The dominant feature of the soaring space is the magnificent wooden icon screen, carved and brightly painted as part of the restoration of the cathedral in the late 18th century. Following church traditions, the screen is placed before the main altar in the east. It ascends in five tiers of icons, from the Local Row to the Festival and Deesis Rows, with Christ Enthroned at the center. The iconostasis culminates in the Prophets Row and the tall icons of the Patriarchs Row. At the top is a large painted crucifix.
The entrance to the main altar is through the elaborately decorated Royal Gate at the center of the Local Row, which also contained a venerated 16th-century icon of the Nativity (now at the Russian Museum in St. Petersburg). It seems miraculous that this astounding array of icons, almost all vividly painted in the late 18th century, has survived in place.
‘New Marketplace’
With the redesign of the town plan after the fire, the area around the cathedral was cleared to form the so-called New Marketplace, bounded in the northeast by the Church of the Nativity of John the Baptist, built before the fire between 1740 and 1751. Although austerely simple in form, this church with its extended baroque cupolas soars above the surrounding landscape.
The centerpiece of the New Marketplace ensemble (also referred to as Cathedral Square) is a monumental three-storied bell tower. The impetus for the tower was provided in 1767 by Iakov Sivers, the Governor General of Novgorod Province, as a dominant element in the revival of the town after the devastating fire.

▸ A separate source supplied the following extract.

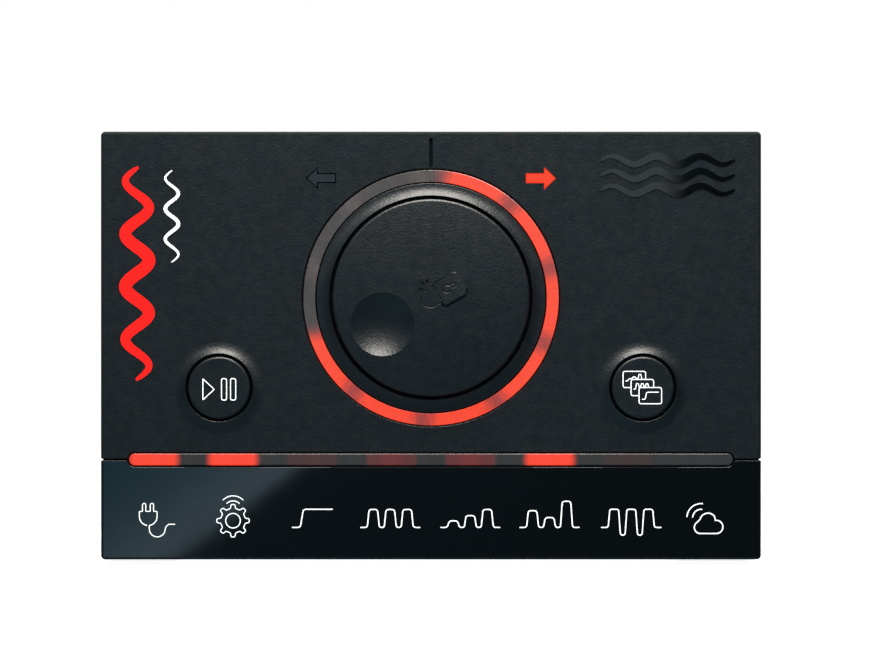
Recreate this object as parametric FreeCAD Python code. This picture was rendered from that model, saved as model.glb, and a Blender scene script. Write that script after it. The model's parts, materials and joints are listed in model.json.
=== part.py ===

With its mixture of baroque and neoclassical elements, the bell tower was approved by the town as a monument in honor of Catherine the Great, although the empress never visited Kargopol. Because of difficulties in obtaining building materials for such a large edifice, construction of the tower lasted from 1772 to 1778. Its completion endowed Kargopol with a point of orientation not only for the town's main streets, but also from the Onega River.
Preserving the past
The northwest part of the Cathedral Square is occupied by the Church of the Presentation of the Virgin, built in 1802-1808 in a severe, archaic style that complements the other churches of this central architectural ensemble. The church is now used as a gallery displaying traditional crafts and the work of contemporary Kargopol artists.
Beyond Cathedral Square, Kargopol has preserved several neighborhood churches from the 17th century through the early 19th century, as well as 19th-century houses of wood and brick. All of these architectural monuments reflect times past, when Kargopol was a center of commerce in the historic Russian North.
In the early 20th century, Russian photographer Sergey Prokudin-Gorsky developed a complex process for color photography. Between 1903 and 1916, he traveled through the Russian Empire and took over 2,000 photographs with the process, which involved three exposures on a glass plate. In August 1918, he left Russia and ultimately resettled in France where he was reunited with a large part of his collection of glass negatives, as well as 13 albums of contact prints. After his death in Paris in 1944, his heirs sold the collection to the Library of Congress. In the early 21st century, the Library digitized the Prokudin-Gorsky Collection and made it freely available to the global public. A few Russian websites now have versions of the collection. In 1986, architectural historian and photographer William Brumfield organized the first exhibit of Prokudin-Gorsky photographs at the Library of Congress. Over a period of work in Russia beginning in 1970, Brumfield has photographed most of the sites visited by Prokudin-Gorsky. This series of articles juxtaposes Prokudin-Gorsky’s views of architectural monuments with photographs taken by Brumfield decades later.